Paintings in Rachol Seminary
The Paintings in Rachol Seminary: Imaging Heaven on Earth
Rachol Seminary has almost an iconic value in the semiotic sphere of our society. As we mark the fourth centenary of this great institution, it is in the best of our tradition to capture its life and being in a textual chronotope. While I cannot make a claim of any formal expertise in Art and Aesthetics , I simply cannot resist the deep imperative that I feel within me as I stand in awe at the majestic paintings adorning its ancient walls.

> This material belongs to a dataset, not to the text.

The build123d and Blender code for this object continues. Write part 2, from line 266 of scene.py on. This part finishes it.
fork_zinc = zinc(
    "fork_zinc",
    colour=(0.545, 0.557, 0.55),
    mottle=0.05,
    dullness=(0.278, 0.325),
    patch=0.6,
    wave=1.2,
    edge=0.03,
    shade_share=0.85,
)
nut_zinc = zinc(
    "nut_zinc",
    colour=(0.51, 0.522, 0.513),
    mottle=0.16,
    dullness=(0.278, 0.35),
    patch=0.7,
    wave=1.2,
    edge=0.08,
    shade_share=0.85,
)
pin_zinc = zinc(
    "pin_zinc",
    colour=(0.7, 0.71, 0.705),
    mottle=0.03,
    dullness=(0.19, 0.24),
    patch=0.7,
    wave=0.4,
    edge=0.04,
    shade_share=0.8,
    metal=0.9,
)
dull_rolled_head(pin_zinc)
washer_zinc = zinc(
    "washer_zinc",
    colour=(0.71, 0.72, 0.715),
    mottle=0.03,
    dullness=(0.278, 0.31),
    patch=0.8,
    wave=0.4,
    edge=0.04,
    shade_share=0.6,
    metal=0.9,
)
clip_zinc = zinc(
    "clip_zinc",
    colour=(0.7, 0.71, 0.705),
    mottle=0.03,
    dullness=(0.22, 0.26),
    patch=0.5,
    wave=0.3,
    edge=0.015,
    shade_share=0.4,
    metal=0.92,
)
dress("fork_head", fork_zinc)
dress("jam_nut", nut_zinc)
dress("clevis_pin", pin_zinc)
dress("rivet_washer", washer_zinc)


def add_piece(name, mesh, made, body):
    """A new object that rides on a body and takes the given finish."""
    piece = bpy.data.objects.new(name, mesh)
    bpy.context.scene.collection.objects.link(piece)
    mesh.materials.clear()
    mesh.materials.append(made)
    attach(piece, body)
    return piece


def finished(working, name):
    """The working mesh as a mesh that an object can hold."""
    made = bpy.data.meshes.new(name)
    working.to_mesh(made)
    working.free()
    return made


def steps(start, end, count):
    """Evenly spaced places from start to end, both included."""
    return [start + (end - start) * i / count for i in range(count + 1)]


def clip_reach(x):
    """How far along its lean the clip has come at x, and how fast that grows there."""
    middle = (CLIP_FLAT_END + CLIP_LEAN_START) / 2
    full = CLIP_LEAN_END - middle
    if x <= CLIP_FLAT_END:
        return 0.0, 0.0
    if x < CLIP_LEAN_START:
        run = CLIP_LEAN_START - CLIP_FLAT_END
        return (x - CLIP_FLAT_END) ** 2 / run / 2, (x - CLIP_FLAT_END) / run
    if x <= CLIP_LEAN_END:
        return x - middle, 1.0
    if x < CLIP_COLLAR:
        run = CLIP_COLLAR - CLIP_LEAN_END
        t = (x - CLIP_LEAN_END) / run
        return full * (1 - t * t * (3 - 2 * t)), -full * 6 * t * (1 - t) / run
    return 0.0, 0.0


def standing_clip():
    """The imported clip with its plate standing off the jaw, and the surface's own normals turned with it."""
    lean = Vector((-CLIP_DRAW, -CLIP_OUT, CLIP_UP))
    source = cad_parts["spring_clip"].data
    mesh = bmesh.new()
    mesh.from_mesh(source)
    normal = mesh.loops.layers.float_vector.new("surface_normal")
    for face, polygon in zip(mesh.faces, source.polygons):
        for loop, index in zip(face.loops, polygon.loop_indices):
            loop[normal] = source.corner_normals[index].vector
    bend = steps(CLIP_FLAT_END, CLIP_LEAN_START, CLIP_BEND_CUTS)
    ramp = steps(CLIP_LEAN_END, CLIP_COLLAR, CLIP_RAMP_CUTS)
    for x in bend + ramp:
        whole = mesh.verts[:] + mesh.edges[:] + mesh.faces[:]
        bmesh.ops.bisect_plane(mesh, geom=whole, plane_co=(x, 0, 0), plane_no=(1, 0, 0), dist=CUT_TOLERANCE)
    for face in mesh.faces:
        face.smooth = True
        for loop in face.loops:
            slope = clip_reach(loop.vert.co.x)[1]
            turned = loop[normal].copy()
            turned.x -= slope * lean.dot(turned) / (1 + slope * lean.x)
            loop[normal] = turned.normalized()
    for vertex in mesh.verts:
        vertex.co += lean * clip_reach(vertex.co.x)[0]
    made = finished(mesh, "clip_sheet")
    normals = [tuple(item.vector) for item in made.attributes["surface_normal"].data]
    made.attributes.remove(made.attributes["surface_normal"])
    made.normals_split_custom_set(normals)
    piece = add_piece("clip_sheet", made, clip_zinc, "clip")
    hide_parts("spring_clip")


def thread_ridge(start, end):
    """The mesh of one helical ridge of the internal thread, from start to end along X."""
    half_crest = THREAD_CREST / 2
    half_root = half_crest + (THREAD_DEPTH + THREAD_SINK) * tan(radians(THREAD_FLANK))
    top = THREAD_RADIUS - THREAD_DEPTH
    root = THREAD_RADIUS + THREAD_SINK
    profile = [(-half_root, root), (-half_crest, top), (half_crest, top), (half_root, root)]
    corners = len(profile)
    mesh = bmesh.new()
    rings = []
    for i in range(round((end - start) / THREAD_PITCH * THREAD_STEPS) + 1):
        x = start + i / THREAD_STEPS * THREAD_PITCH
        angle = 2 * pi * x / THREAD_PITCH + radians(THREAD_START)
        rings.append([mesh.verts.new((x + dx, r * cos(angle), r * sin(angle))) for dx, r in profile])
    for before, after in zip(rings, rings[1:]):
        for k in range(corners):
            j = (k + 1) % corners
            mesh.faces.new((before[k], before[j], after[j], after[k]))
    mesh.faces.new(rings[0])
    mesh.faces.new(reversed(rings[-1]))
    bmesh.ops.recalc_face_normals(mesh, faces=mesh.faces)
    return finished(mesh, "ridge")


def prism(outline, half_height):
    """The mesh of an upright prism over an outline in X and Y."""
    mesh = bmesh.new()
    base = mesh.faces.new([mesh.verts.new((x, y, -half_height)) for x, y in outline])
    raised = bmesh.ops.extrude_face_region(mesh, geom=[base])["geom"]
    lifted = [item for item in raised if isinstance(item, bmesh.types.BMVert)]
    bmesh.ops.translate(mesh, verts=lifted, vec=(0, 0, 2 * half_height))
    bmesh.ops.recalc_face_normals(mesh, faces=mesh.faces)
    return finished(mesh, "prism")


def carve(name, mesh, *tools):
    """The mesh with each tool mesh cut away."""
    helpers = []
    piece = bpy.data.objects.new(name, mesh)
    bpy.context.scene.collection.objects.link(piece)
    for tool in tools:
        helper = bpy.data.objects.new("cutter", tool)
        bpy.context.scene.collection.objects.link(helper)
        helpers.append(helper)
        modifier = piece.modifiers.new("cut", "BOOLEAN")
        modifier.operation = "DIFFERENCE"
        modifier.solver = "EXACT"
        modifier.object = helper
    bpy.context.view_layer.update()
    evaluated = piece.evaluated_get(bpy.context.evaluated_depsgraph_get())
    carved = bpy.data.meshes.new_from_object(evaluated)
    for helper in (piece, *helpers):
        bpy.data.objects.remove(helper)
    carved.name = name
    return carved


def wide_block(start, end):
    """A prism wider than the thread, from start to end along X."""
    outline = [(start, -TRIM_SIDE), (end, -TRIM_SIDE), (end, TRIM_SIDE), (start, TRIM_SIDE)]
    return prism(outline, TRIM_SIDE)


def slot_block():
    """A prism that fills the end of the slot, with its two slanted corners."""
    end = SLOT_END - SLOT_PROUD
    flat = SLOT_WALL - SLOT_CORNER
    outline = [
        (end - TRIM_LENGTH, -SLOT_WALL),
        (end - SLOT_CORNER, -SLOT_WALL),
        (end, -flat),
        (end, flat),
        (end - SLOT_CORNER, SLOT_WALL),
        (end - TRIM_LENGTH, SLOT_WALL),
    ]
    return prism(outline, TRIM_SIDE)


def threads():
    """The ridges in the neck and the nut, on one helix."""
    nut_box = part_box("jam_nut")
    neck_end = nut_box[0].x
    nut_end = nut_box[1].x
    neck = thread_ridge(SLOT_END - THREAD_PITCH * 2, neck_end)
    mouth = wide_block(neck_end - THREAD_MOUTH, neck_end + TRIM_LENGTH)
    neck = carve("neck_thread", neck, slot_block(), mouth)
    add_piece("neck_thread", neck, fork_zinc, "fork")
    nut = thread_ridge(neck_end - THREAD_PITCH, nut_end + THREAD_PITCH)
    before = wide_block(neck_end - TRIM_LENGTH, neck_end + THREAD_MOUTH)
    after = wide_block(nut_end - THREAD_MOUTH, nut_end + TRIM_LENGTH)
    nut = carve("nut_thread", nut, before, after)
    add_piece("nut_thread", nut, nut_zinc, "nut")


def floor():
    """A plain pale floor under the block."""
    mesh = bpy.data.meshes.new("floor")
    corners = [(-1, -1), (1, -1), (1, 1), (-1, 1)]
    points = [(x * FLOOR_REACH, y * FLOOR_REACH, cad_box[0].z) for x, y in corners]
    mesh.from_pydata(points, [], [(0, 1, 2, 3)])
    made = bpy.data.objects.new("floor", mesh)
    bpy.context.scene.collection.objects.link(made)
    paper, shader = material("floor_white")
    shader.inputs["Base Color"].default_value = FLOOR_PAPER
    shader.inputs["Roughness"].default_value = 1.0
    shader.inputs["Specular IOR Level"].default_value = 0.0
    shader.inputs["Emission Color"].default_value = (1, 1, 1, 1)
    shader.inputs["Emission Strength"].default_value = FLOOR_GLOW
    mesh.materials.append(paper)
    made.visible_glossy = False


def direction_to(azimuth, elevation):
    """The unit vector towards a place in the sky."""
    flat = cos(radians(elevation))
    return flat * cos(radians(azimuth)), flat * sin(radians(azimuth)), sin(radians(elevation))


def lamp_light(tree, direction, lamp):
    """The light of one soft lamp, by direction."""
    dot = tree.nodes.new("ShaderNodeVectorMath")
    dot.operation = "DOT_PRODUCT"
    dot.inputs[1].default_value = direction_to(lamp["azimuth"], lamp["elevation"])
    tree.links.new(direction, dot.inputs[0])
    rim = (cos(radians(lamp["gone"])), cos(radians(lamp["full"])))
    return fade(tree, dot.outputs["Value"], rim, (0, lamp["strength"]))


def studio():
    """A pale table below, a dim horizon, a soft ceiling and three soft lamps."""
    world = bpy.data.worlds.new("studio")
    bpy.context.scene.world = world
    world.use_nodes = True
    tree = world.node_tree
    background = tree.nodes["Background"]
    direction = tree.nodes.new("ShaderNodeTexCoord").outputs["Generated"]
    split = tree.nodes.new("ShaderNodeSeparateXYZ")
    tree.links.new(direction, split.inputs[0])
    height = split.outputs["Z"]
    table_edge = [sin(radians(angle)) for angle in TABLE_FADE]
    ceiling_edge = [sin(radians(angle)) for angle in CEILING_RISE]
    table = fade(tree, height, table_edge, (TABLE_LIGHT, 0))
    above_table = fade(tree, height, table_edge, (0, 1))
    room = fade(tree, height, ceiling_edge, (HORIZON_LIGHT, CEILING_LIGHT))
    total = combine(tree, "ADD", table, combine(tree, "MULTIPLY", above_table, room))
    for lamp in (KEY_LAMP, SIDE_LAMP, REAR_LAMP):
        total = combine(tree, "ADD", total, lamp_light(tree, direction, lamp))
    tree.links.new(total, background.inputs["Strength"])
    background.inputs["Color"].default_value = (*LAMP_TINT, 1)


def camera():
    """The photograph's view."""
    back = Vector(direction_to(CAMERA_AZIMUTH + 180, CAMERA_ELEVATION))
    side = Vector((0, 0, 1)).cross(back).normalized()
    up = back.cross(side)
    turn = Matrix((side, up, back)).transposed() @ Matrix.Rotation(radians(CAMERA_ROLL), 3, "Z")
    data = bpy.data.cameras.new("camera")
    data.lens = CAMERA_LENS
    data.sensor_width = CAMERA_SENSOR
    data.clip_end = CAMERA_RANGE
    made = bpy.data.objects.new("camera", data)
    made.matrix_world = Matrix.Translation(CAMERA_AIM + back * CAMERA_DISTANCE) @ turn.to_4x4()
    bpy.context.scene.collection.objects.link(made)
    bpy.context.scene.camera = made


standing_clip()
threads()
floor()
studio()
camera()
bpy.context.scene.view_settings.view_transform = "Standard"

Any person entering the portals of Rachol is offered a delicious banquet of highly creative Christian Art. The royal walls of the seminary present a comingling of the East and the West. One can find the paintings of Renaissance masters like Ruben, Raphael, and Albertinelli alongside the works of our very own Angelo Fonseca. The sacred art enshrined in the paintings lead every person who takes time to experience them to an intense, blissful and celestial encounter. The spiritual energy of these paintings holds its bewitching grip on us and we are taken to an experience that seems to place us somewhere between heaven and earth. As one feels that time stops and intensifies at Rachol, one is drawn to see eternity in a single moment and take a sip of the paradise in the creative work of art.

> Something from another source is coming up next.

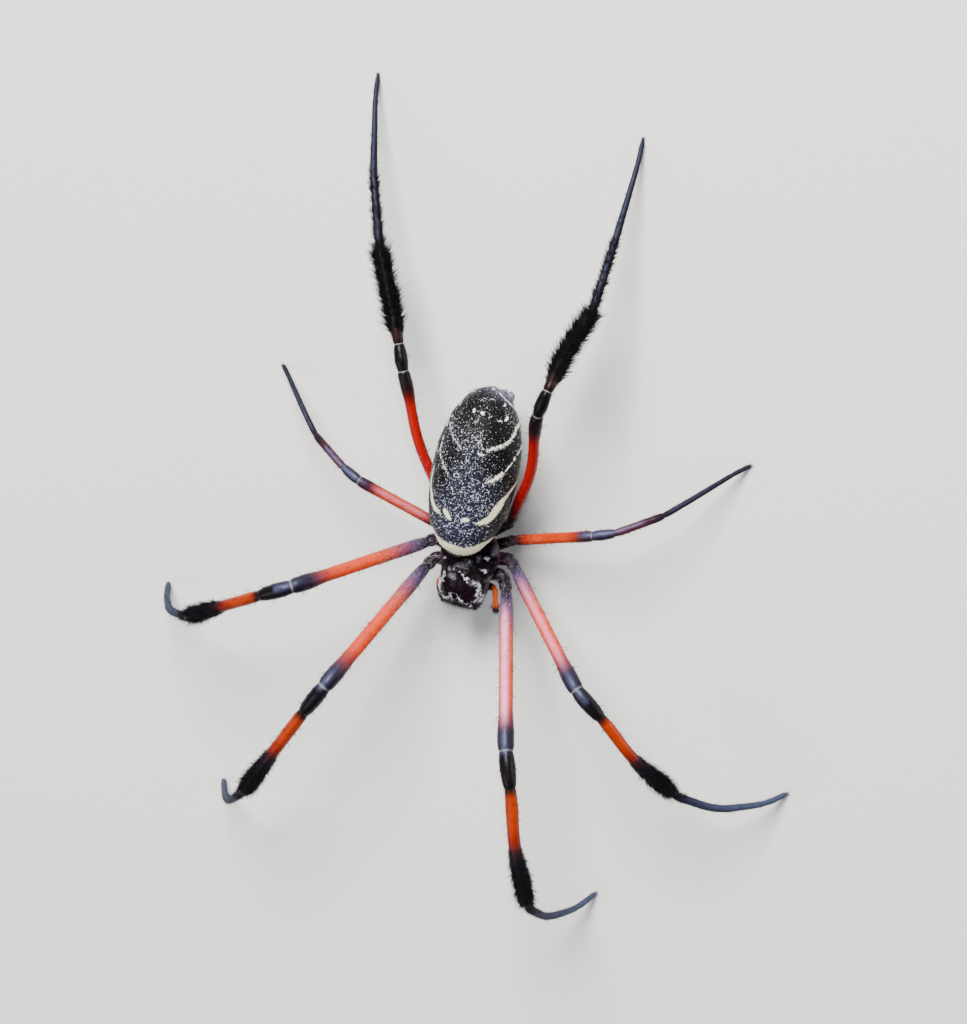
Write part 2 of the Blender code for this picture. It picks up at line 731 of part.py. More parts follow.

While almost all the paintings have a power of immediacy that can at once give us a soul enriching experience, I am impelled and spellbound by the artistically brilliant and creatively inspiring painting of the debate on the real presence of Christ in the Eucharist. It somehow artfully blurs the separation of heaven and earth as the most Holy Trinity is portrayed as watching the said fierce debate from the portals of heaven. Thus, Raphael skillfully intertwines all that is heavenly with all that is earthly. This incarnational imaging of heaven within the images of earth also emanates from every other painting in Rachol.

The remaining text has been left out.